CAD and scene scripts:
** Start **
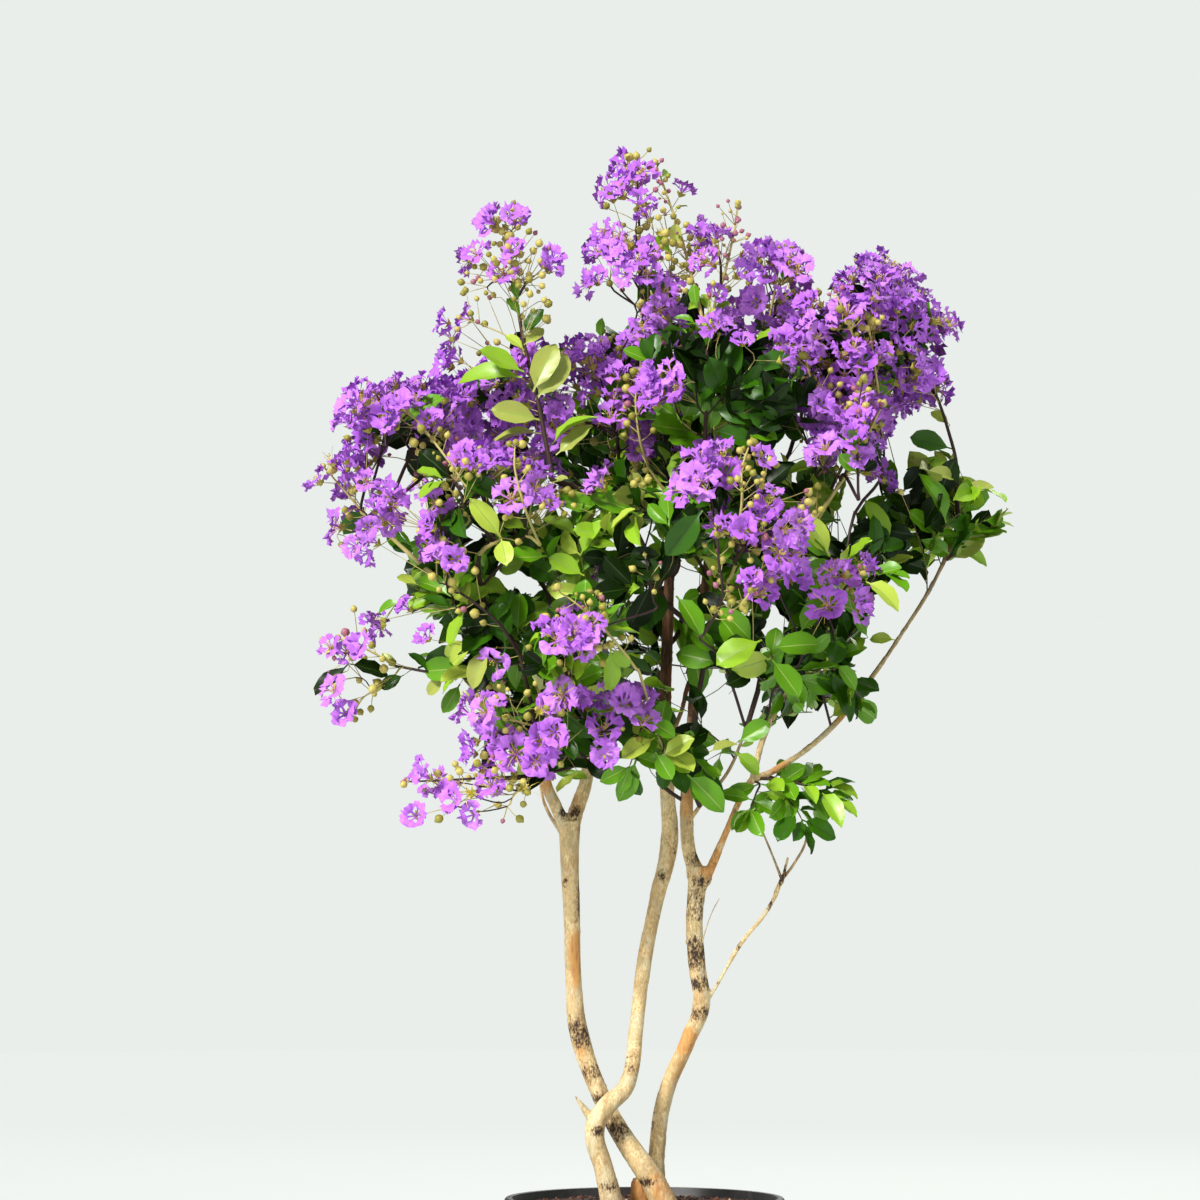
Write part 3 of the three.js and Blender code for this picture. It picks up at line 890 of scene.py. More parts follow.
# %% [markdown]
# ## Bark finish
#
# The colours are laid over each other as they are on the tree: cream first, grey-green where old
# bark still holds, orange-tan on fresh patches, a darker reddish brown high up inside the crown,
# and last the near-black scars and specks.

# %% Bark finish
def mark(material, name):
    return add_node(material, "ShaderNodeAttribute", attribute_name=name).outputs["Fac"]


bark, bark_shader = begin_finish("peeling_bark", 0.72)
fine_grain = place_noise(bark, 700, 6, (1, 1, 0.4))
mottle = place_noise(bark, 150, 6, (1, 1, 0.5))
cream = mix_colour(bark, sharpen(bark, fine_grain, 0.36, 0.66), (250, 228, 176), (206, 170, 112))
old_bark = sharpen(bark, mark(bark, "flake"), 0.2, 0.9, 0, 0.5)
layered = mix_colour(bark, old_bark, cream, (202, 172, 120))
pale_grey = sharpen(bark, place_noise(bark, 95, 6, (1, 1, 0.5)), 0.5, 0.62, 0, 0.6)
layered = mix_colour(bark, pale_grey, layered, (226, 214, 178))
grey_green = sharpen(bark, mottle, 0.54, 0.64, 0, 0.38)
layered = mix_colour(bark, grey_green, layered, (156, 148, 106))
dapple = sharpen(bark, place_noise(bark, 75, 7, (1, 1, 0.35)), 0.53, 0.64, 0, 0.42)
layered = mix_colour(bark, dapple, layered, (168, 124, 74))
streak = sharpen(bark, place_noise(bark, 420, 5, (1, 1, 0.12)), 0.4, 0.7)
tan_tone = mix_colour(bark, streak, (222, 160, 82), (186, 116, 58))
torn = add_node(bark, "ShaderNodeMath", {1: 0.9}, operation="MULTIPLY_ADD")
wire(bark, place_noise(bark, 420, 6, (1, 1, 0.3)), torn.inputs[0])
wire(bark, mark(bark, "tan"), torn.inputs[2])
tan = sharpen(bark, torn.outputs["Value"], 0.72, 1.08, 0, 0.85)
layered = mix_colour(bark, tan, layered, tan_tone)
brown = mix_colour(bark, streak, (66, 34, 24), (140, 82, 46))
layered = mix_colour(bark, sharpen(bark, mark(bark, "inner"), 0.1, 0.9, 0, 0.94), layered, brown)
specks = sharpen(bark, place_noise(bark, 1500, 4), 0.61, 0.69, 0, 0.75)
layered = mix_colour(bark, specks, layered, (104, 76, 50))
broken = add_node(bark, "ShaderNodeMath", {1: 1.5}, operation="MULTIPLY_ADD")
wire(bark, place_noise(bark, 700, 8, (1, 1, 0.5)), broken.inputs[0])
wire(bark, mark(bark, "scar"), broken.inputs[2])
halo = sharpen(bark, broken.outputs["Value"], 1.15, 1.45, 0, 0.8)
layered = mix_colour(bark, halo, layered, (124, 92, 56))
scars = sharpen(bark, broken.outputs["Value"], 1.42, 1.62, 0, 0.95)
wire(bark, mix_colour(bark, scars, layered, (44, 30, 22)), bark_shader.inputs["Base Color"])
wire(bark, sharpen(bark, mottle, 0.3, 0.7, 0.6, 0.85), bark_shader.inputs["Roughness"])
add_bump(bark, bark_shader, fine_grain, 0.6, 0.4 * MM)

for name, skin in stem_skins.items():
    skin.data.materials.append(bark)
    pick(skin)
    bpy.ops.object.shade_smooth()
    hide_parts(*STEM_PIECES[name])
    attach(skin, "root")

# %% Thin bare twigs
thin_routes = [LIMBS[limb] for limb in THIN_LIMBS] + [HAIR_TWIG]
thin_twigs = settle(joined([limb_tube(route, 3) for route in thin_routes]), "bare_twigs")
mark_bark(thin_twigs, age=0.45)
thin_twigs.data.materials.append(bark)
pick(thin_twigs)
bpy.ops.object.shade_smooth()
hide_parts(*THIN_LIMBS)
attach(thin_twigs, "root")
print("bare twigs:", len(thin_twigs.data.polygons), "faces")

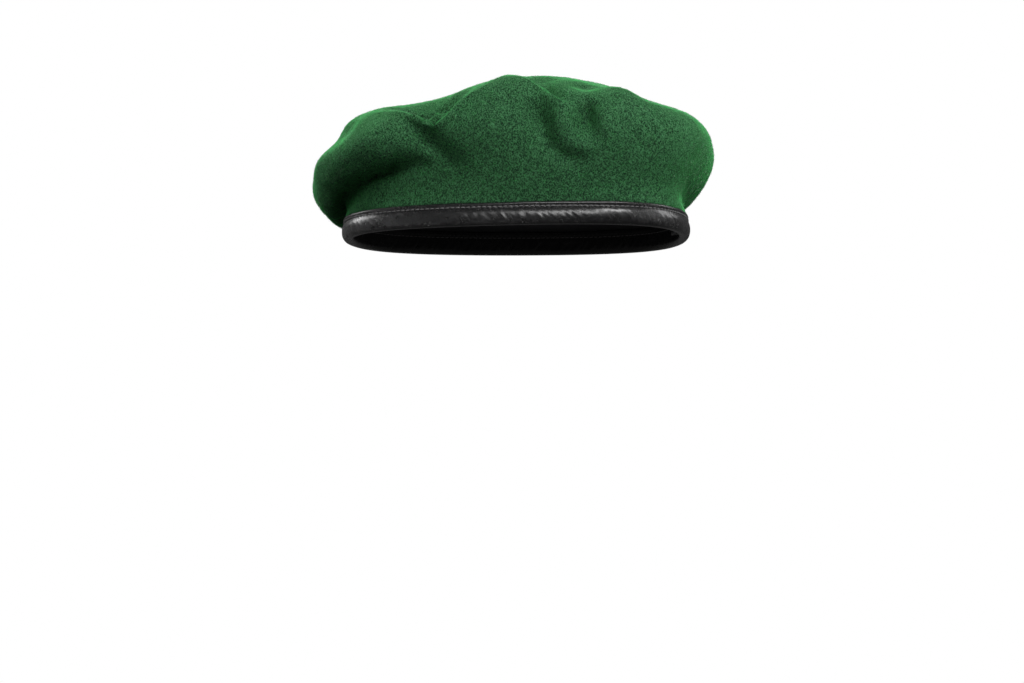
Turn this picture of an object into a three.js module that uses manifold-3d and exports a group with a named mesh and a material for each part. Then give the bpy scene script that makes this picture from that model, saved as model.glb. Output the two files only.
** End **
◆ DESCRIPTION OF THE TASK: Starting with the first line of the records, repeat every line up to and including the one containing "# and last the near-black scars and specks.", and nothing else.

◆ RESULT BELOW:
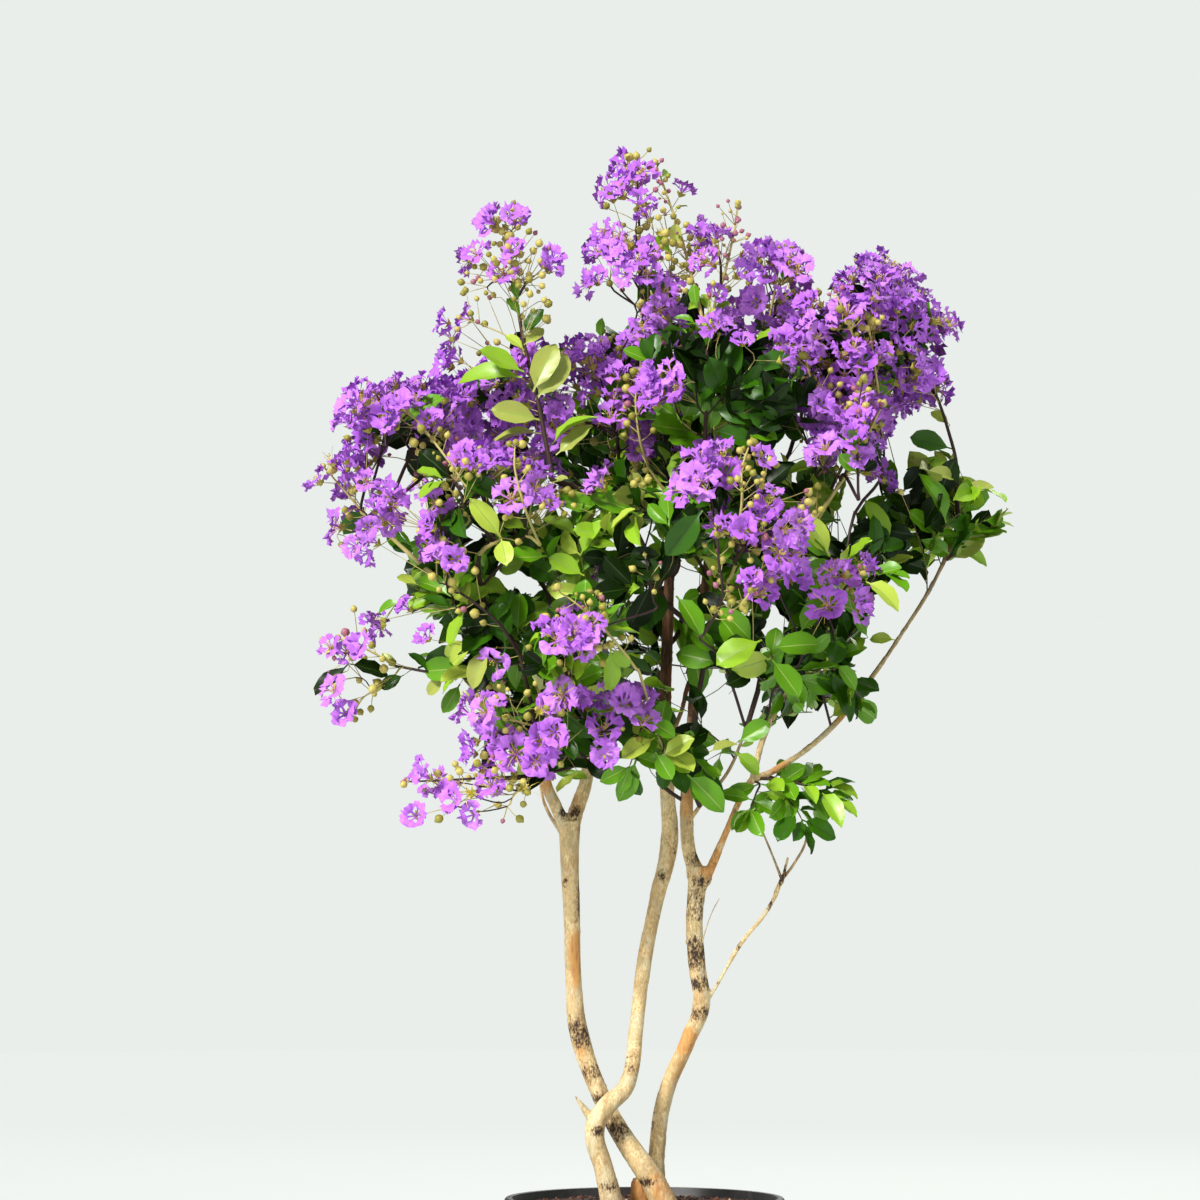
Write part 3 of the three.js and Blender code for this picture. It picks up at line 890 of scene.py. More parts follow.
# %% [markdown]
# ## Bark finish
#
# The colours are laid over each other as they are on the tree: cream first, grey-green where old
# bark still holds, orange-tan on fresh patches, a darker reddish brown high up inside the crown,
# and last the near-black scars and specks.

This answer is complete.